The most practical entry point is what some developers call the “leaf driver” approach. Rust is poorly suited for deep kernel infrastructure - the scheduler, the memory allocator, the VFS layer all have decades of C code, tight inter-subsystem dependencies, and maintainers with good reasons to be conservative. At the edges, the case is clearer: networking drivers, storage controllers, NVMe, GPU drivers. These are more self-contained, interact with the rest of the kernel through defined interfaces, and are precisely where use-after-free and buffer overflow bugs in C have historically done the most damage.
On tooling: Cargo
has been adapted for no-std kernel crates, since kernel code cannot use the Rust standard library. CI pipelines now test Rust builds alongside C. rust-analyzer integration with kernel source trees is functional but not yet as smooth as in a regular Rust project; developers accustomed to the IDE experience in application development will find it rougher than expected.

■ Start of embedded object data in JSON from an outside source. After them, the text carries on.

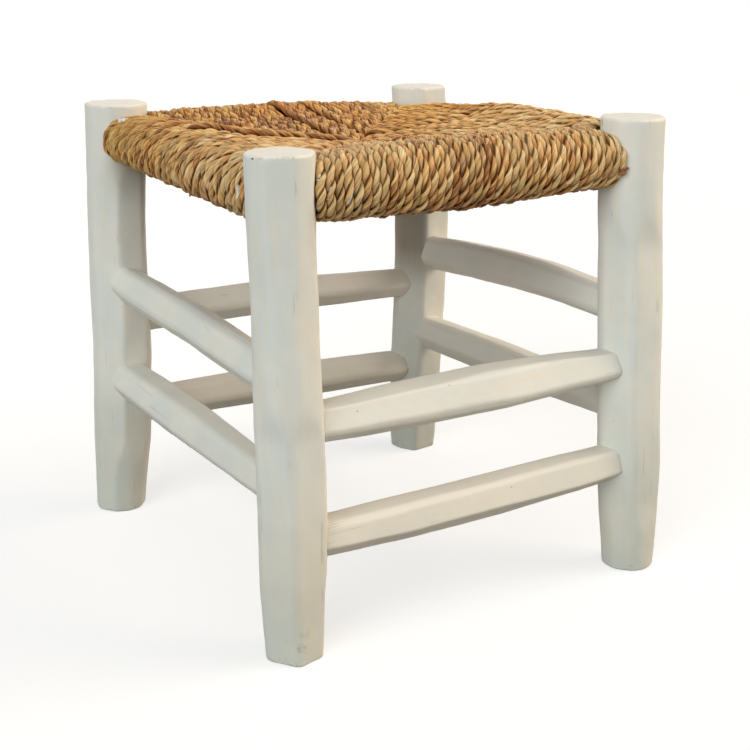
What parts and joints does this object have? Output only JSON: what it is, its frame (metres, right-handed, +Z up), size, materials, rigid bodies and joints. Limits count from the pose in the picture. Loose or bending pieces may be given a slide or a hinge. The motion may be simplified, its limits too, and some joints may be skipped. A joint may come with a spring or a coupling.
{
  "type": "stool",
  "caption": "Low square stool with hewn round wooden posts joined by whittled rungs, and a seat wound from twisted plant-fibre rope in an envelope pattern.",
  "frame": {"origin": "on the floor, at the middle of the stool's bounding box", "axes": "+Z up; the front is towards -Y, and +X is to the right as seen from the front"},
  "size_m": [0.4164, 0.4395, 0.4226],
  "materials": {
    "painted_wood": "matt off-white paint, brushed, worn at the feet",
    "bare_wood": "rough",
    "seat_rope": "two-ply twisted palm or rush rope, dry"
  },
  "bodies": {
    "root": {"front_left_post": "painted_wood", "front_right_post": "painted_wood", "back_left_post": "painted_wood", "back_right_post": "painted_wood", "front_upper_rung": "painted_wood", "front_lower_rung": "painted_wood", "back_upper_rung": "painted_wood", "back_lower_rung": "painted_wood", "left_upper_rung": "painted_wood", "left_lower_rung": "painted_wood", "right_upper_rung": "painted_wood", "right_lower_rung": "painted_wood", "front_seat_rail": "bare_wood", "back_seat_rail": "bare_wood", "left_seat_rail": "bare_wood", "right_seat_rail": "bare_wood", "front_left_seat_rope": "seat_rope", "front_right_seat_rope": "seat_rope", "back_left_seat_rope": "seat_rope", "back_right_seat_rope": "seat_rope", "seat_rope_core": "seat_rope"}
  },
  "joints": []
}
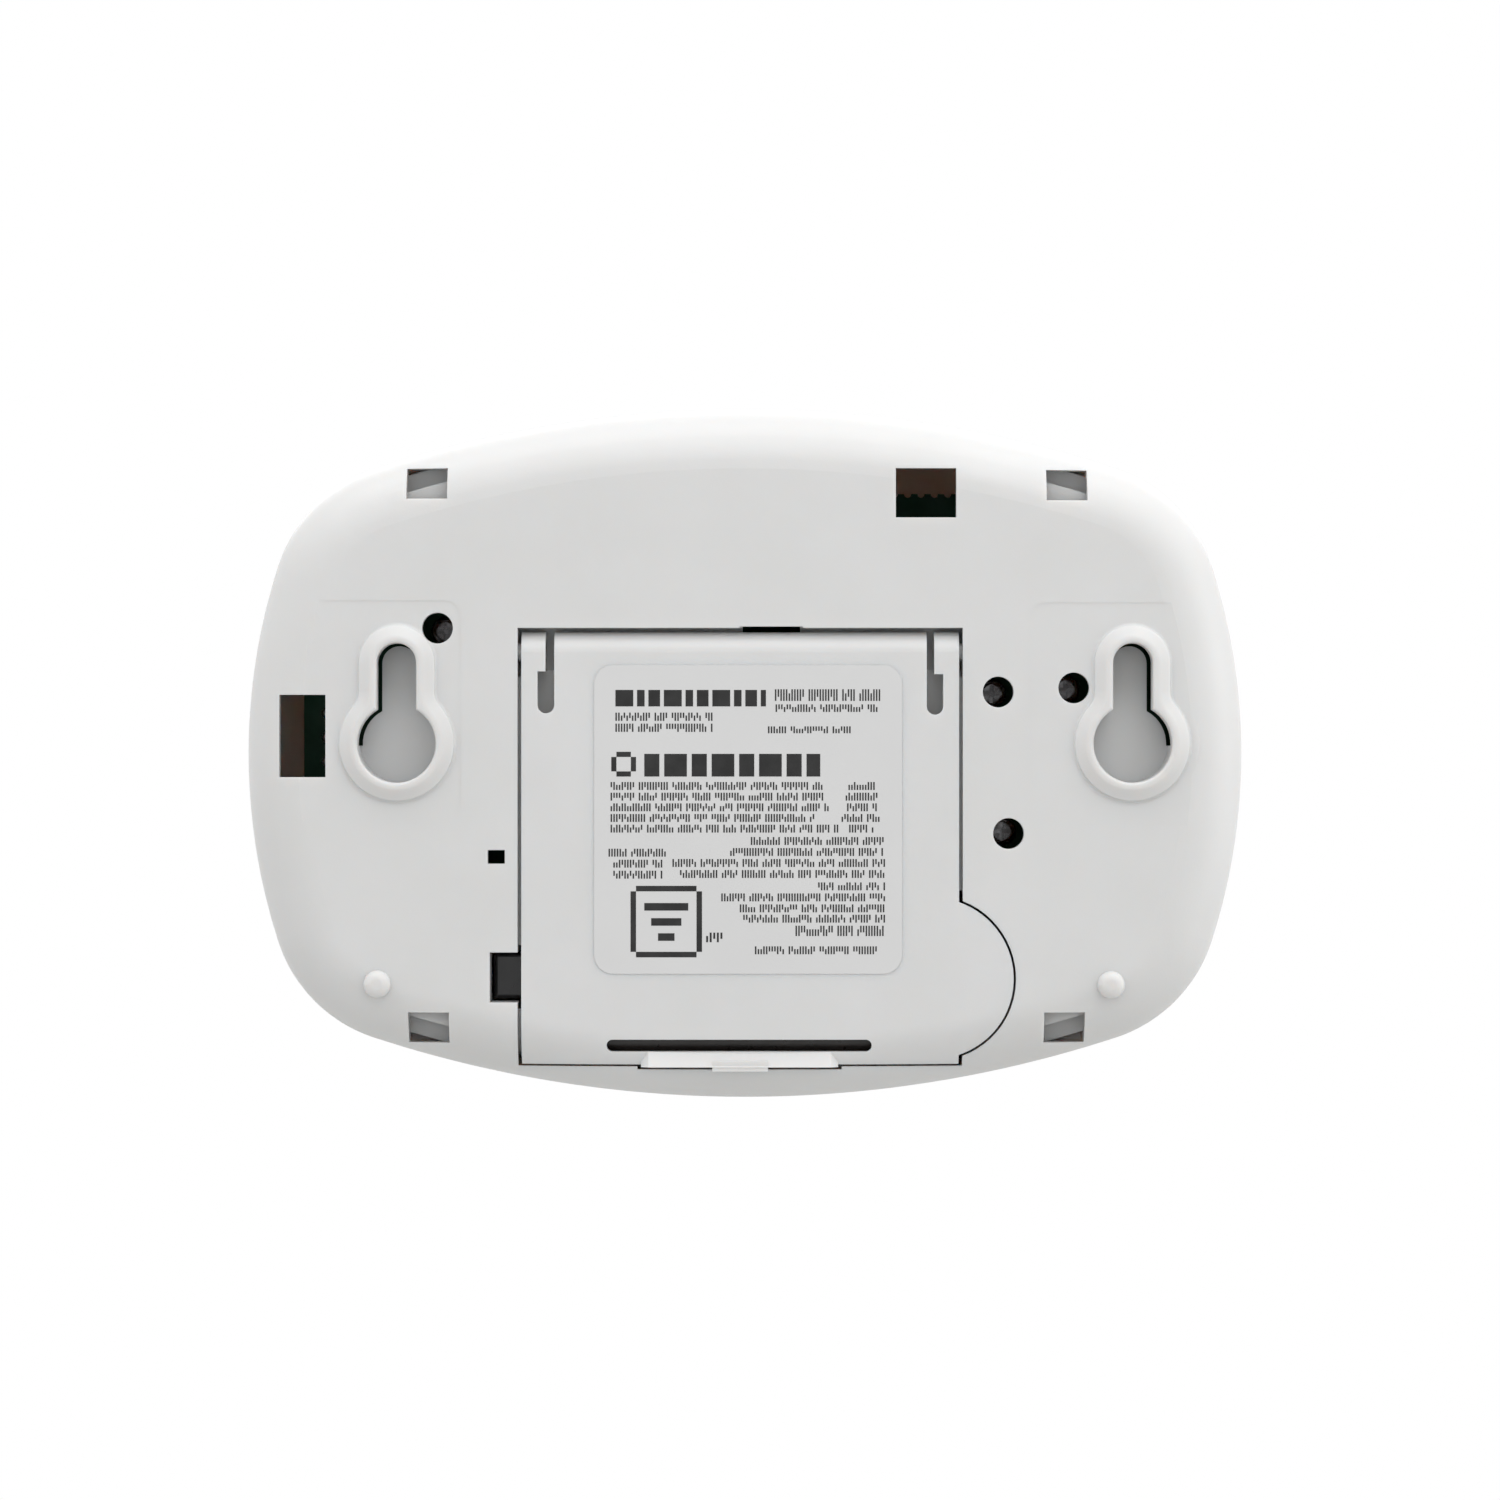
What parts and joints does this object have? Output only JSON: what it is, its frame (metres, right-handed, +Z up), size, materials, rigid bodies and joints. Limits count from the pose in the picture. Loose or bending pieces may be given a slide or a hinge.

The empirical data from Android is relevant. Google’s published results suggest that Rust components introduce significantly fewer memory-safety bugs than equivalent C code. The kernel environment is not the same as Android userspace, but ownership, borrowing, and compile-time lifetime analysis work the same way in both. Those numbers are the clearest evidence available that the kernel’s bet on Rust is likely to produce measurable security improvements over the next several kernel release cycles.
The transition will take years. Existing C drivers are not going to be rewritten, and the kernel’s overall character will remain C-dominant for the foreseeable future. But new drivers written in Rust starting now will still be running in production a decade from now, carrying none of the memory-safety bugs they were never allowed to introduce.